>> BEGIN Data
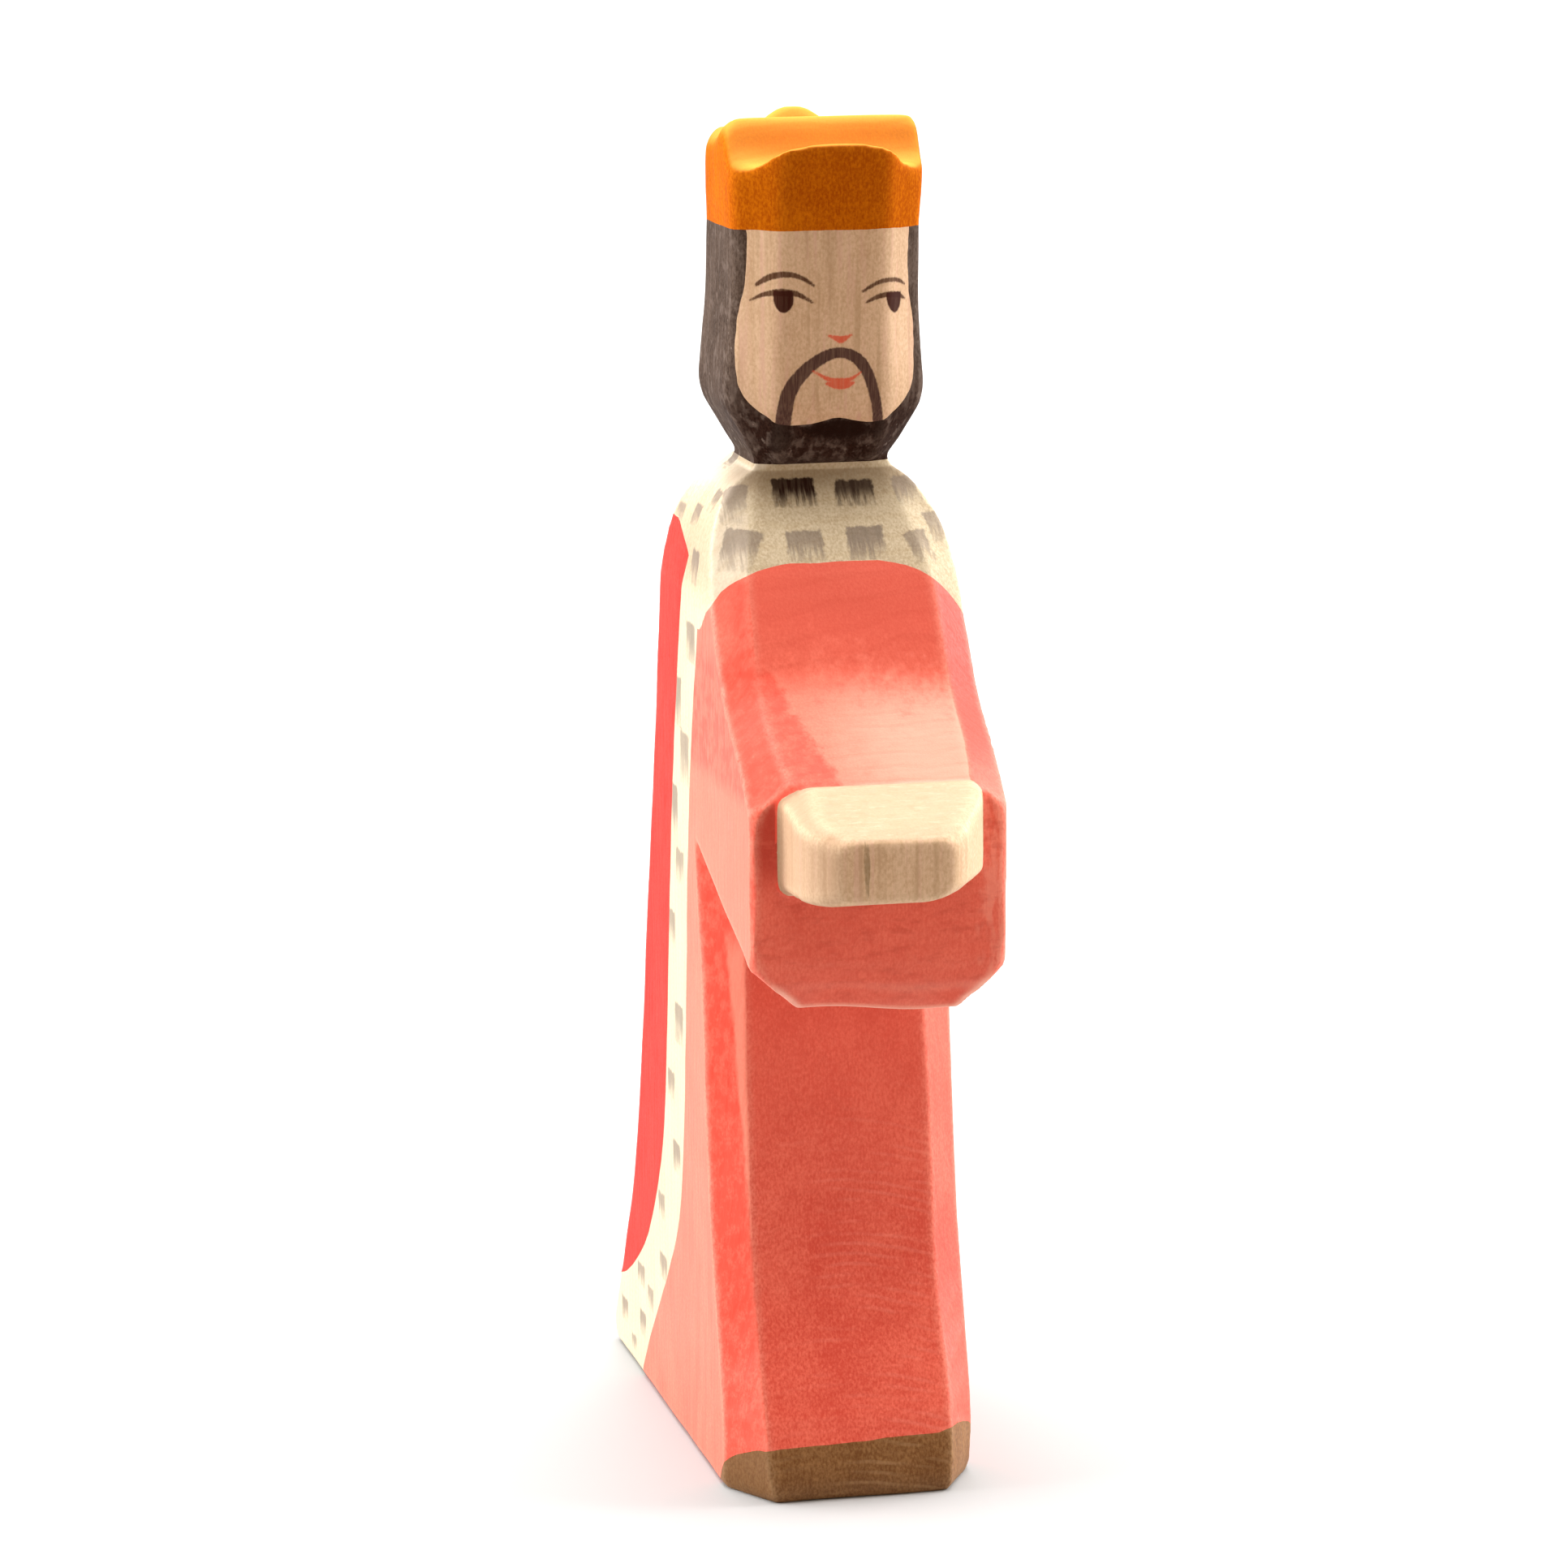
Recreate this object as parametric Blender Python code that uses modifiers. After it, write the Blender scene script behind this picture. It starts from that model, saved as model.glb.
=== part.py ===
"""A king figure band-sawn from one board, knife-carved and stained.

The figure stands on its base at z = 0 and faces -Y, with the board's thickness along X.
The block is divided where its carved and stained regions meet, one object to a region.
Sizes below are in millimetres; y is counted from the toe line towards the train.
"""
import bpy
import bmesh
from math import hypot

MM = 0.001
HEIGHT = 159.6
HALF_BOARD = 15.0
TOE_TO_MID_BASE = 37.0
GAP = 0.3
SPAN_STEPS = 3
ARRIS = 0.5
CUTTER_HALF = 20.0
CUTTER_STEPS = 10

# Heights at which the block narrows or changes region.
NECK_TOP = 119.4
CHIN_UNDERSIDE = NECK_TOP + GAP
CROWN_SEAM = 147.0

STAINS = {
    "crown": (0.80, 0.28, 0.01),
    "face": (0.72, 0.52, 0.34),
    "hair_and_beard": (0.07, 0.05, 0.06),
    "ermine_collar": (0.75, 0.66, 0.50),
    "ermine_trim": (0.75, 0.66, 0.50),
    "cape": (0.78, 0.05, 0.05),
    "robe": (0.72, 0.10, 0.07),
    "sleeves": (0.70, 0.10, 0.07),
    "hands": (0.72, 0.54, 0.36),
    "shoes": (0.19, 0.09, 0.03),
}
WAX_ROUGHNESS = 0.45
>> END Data
### Task brief
Copy all lines in the listing above where the string "from" appears.

### Completed task
Recreate this object as parametric Blender Python code that uses modifiers. After it, write the Blender scene script behind this picture. It starts from that model, saved as model.glb.
"""A king figure band-sawn from one board, knife-carved and stained.
Sizes below are in millimetres; y is counted from the toe line towards the train.
from math import hypot